== Records to process ==
start

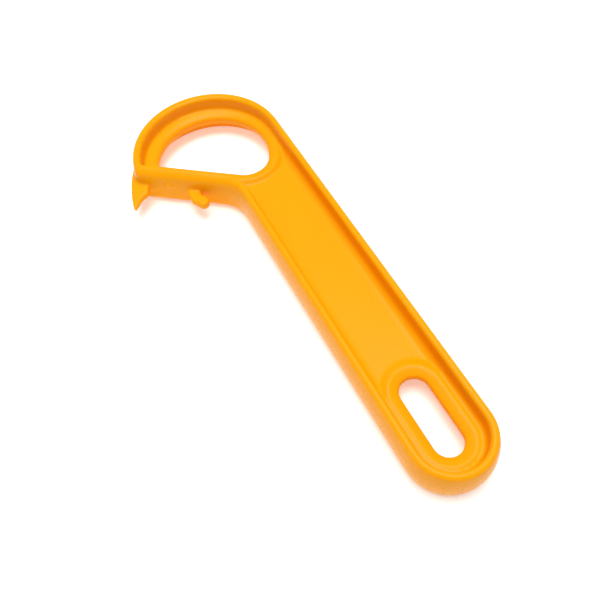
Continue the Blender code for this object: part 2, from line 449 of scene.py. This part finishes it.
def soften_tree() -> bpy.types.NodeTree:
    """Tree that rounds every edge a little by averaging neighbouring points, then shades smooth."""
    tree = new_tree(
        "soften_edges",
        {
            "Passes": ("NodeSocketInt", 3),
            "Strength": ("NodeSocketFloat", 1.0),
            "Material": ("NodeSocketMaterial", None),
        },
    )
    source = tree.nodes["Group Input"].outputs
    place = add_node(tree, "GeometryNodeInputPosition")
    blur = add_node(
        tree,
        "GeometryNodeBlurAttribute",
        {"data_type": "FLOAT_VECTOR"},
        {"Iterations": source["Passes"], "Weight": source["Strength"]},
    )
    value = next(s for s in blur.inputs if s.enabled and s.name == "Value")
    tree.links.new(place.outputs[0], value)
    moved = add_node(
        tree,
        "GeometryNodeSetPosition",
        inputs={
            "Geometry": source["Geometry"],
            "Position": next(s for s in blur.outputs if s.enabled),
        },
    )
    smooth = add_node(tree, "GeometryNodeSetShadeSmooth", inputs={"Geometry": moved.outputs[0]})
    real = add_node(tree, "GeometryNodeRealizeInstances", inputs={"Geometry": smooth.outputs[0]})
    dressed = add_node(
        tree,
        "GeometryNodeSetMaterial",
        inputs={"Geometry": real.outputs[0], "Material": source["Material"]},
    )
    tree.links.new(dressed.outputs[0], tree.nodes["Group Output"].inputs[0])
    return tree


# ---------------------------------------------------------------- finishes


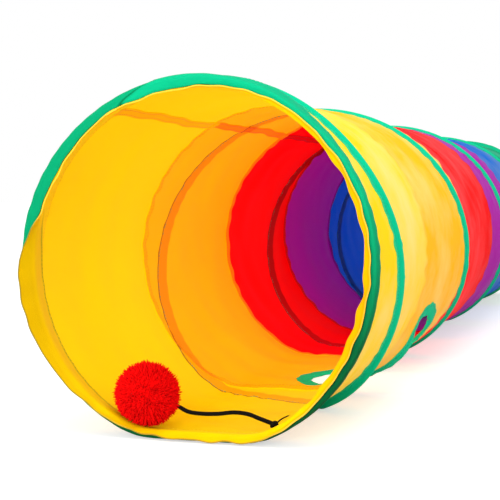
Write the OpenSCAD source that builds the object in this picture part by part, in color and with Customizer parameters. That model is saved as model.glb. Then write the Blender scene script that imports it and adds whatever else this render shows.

end

== Exercise requirements ==
All of the data shown above must be copied exactly.

== Final result ==
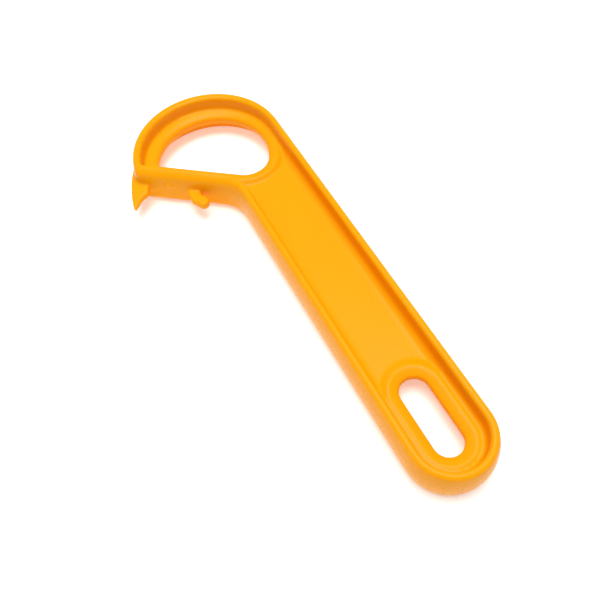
Continue the Blender code for this object: part 2, from line 449 of scene.py. This part finishes it.
def soften_tree() -> bpy.types.NodeTree:
    """Tree that rounds every edge a little by averaging neighbouring points, then shades smooth."""
    tree = new_tree(
        "soften_edges",
        {
            "Passes": ("NodeSocketInt", 3),
            "Strength": ("NodeSocketFloat", 1.0),
            "Material": ("NodeSocketMaterial", None),
        },
    )
    source = tree.nodes["Group Input"].outputs
    place = add_node(tree, "GeometryNodeInputPosition")
    blur = add_node(
        tree,
        "GeometryNodeBlurAttribute",
        {"data_type": "FLOAT_VECTOR"},
        {"Iterations": source["Passes"], "Weight": source["Strength"]},
    )
    value = next(s for s in blur.inputs if s.enabled and s.name == "Value")
    tree.links.new(place.outputs[0], value)
    moved = add_node(
        tree,
        "GeometryNodeSetPosition",
        inputs={
            "Geometry": source["Geometry"],
            "Position": next(s for s in blur.outputs if s.enabled),
        },
    )
    smooth = add_node(tree, "GeometryNodeSetShadeSmooth", inputs={"Geometry": moved.outputs[0]})
    real = add_node(tree, "GeometryNodeRealizeInstances", inputs={"Geometry": smooth.outputs[0]})
    dressed = add_node(
        tree,
        "GeometryNodeSetMaterial",
        inputs={"Geometry": real.outputs[0], "Material": source["Material"]},
    )
    tree.links.new(dressed.outputs[0], tree.nodes["Group Output"].inputs[0])
    return tree


# ---------------------------------------------------------------- finishes


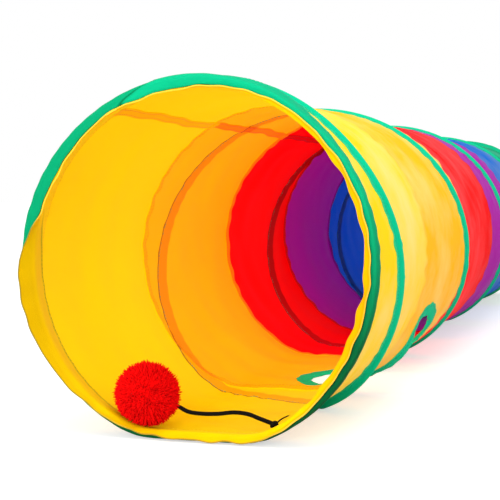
Write the OpenSCAD source that builds the object in this picture part by part, in color and with Customizer parameters. That model is saved as model.glb. Then write the Blender scene script that imports it and adds whatever else this render shows.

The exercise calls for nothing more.